As part of their improvements, the couple added a work area with a kiln for Patrice Ellis to make pottery, a potting area for gardening and a kitchen. One Christmas, Richard Ellis gave Patrice a book on gazebos and told her to pick one out. They built it together.
Years before, the Ellises had built a pond and landscaped the area around it in a formal English style.
"We got tired of it," Patrice Ellis said, "so one Mother's Day, I got 2,000 pounds of river rock, and Dawson and his wife, Madeline, came and pulled out the old pond. The original liner was there, so they opened it out to make the pond a little bigger and a little less formal."
At the center of the backyard is a water oak planted from a seedling by the Ellises' daughter, Emily Ellis Welch, when she was about 6. She lives in Shreveport with her husband, Johnny, and their two children.

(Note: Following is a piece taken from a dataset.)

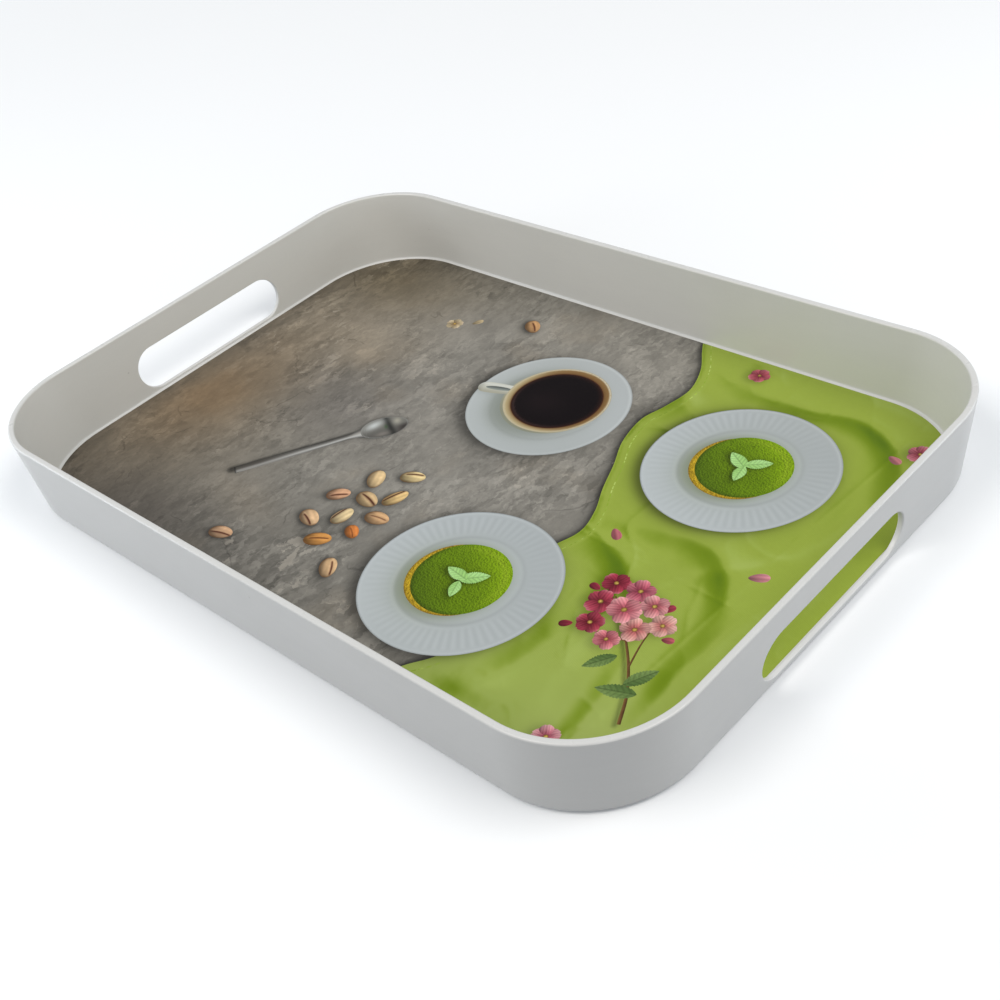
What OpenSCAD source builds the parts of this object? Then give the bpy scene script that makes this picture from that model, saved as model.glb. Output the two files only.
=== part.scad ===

The water oak, along with four live oaks, completely shades the yard, which is lined with masses of aspidistra interspersed with ligularia, nandina, crepe myrtles, caladiums and coleus. There are two main planted areas and a small serenity area around a statue of St. Francis. Connecting the areas are gravel paths laid out and maintained by Richard Ellis.

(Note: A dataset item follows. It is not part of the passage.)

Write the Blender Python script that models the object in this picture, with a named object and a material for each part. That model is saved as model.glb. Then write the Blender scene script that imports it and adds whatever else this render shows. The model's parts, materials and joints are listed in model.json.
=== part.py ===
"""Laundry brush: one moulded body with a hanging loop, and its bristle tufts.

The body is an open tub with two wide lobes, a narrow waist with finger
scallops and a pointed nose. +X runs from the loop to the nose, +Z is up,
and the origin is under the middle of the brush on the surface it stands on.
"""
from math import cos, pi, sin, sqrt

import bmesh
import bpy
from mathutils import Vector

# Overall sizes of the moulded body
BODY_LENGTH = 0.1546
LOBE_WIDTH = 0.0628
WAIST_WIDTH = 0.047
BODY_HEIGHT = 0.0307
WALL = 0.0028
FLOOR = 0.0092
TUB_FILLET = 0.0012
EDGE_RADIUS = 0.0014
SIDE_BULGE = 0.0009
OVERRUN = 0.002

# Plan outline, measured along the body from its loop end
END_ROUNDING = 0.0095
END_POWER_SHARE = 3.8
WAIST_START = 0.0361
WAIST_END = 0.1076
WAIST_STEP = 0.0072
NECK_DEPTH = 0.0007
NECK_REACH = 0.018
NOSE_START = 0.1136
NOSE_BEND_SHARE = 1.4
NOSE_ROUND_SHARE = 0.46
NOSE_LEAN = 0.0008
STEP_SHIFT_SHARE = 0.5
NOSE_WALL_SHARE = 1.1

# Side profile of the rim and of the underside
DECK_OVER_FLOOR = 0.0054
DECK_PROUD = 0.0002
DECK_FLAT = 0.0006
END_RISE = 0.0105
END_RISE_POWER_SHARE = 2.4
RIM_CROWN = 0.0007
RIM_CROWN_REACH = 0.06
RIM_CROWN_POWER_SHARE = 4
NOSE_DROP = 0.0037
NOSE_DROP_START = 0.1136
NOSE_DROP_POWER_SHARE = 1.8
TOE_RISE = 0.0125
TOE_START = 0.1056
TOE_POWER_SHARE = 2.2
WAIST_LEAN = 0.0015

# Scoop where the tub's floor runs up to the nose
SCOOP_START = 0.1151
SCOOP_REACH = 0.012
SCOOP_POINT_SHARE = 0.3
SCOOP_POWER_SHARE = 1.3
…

The last addition is a cottage garden on the street side of the house by the entrance to the backyard. It's the one sunny spot in the yard. They also added an attractive garden shed copied from one they saw in Southern Living magazine. "We built that, too," Richard Ellis said.
Both Richard and Patrice Ellis are from large families, and they are always getting together with family members and friends. They continue the tradition of a Christmas Eve party started by Richard Ellis' mother many years ago. They have New Year's Eve, St. Patrick's Day and often Mardi Gras parties.
"All of our friends know we are going to be in the backyard," Patrice Ellis said.
"We don't use our front door," Richard Ellis added. "You have to come to the side."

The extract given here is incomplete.